The firings may not be enough to fix the debt-laden company – the biggest leveraged tech buyout ever – in a world of soaring interest rates. In 2021, Twitter’s interest expense was a mere US$50-million. Saddled with some US$13-billion in debt after the acquisition, the interest expense will rise to about US$1-billion. Yet last year, Twitter generated only US$630-million in cash flow. Meanwhile, its advertising revenue, the main source of its income, is not climbing and actually fell 1 per cent in the second quarter. On Friday, Mr. Musk said that had been a “massive drop in revenue” since he announced his purchase of Twitter.

Elon Musk’s Twitter takeover: a timeline

To help fill the financial hole, Mr. Musk has ordered the launch of a US$8 a month subscription service that will have to be paid by any user who wants to keep his or her “verified” blue-tick status. But the potential gain is small. Twitter has about 400,000 of those verified users. Assuming all of them buy the subscription – dubious – they would generate a mere US$38-million in annual revenue for the company, hardly a gamechanger.

Fixing Twitter may be the least of Mr. Musk’s problems, for his influence is becoming phenomenal – culturally, financially, economically and politically. His power and reach will earn him friends, and enemies.

The man has a talent for wild provocations, such as the time he called the British cave diver who helped rescue a dozen boys in a flooded Thailand cave a “pedo guy,” or when he said he had secured funding to take Tesla private at US$420 a share, when he had not. Owning Twitter could help him make or break high-profile careers. Will he reinstate Donald Trump on Twitter (the former president had 89-million followers when he was yanked from the site after making false statements about election fraud)?

While the main source of Mr. Musk’s wealth is Tesla, which last year achieved a stock market valuation of US$1-trillion and is now worth US$680-billion, the company that probably buys him the most influence is SpaceX. His reusable rocket company (whose shares are unlisted) was the first private company to send a spacecraft to the International Space Station and astronauts into orbit. SpaceX has ample contracts with the U.S. government, including NASA and the U.S. Air Force, which may see SpaceX rockets as potential weapons delivery systems.

But it is the SpaceX subsidiary, Starlink, that has vaulted him into the political-influence big leagues.

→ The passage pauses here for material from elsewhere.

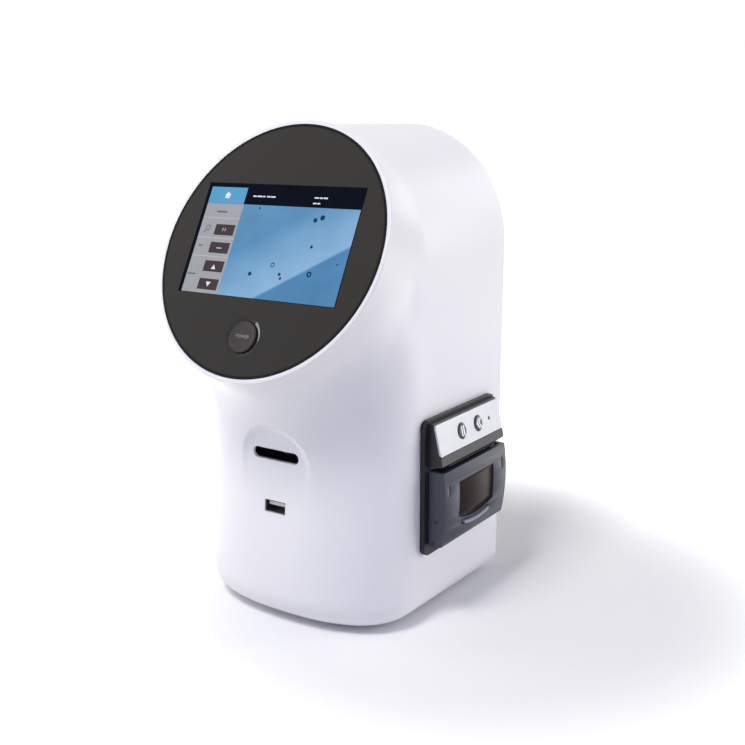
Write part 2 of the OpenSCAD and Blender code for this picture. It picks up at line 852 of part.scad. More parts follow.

Starlink uses a constellation of low-orbit satellites to provide internet service in dozens of countries, including Ukraine, where military forces consider it a crucial tool to fight Russian invaders, who consider the service a legitimate military target. The Ukrainians use it for battlefield communications and to guide drone strikes against Russian targets. Ukraine’s Starlink service, which is partly funded by the U.S. Agency for International Development and the governments of several NATO countries, is provided free of charge.

Mr. Musk is routinely photographed with American generals and Department of Defence officials. The point being that he and the U.S. military are getting intertwined and are relying on one another.

Where this goes is an open question, but it is evident that Mr. Musk is gaining geopolitical influence. Remember, he tried to broker a peace agreement between Ukraine and Russia, one that was dismissed as a joke by Ukrainian President Volodymyr Zelensky. Given Mr. Musk’s reputation for provocation, for meddling and for cavalier comments, his relationship with the U.S. military could go off the rails at some point.

If it does, how might the military, that is, the U.S. government, retaliate? Might they force Mr. Musk to sell Starlink to the Pentagon, in essence nationalizing the company? That scenario cannot be out of the question.

Owning Twitter will buy Mr. Musk a lot of cultural influence globally, but it is Starlink, through SpaceX, that could buy him the sort of geopolitical influence that goes too far. The American military colossus might not like being told what to do or who to buy from, especially from a South African billionaire.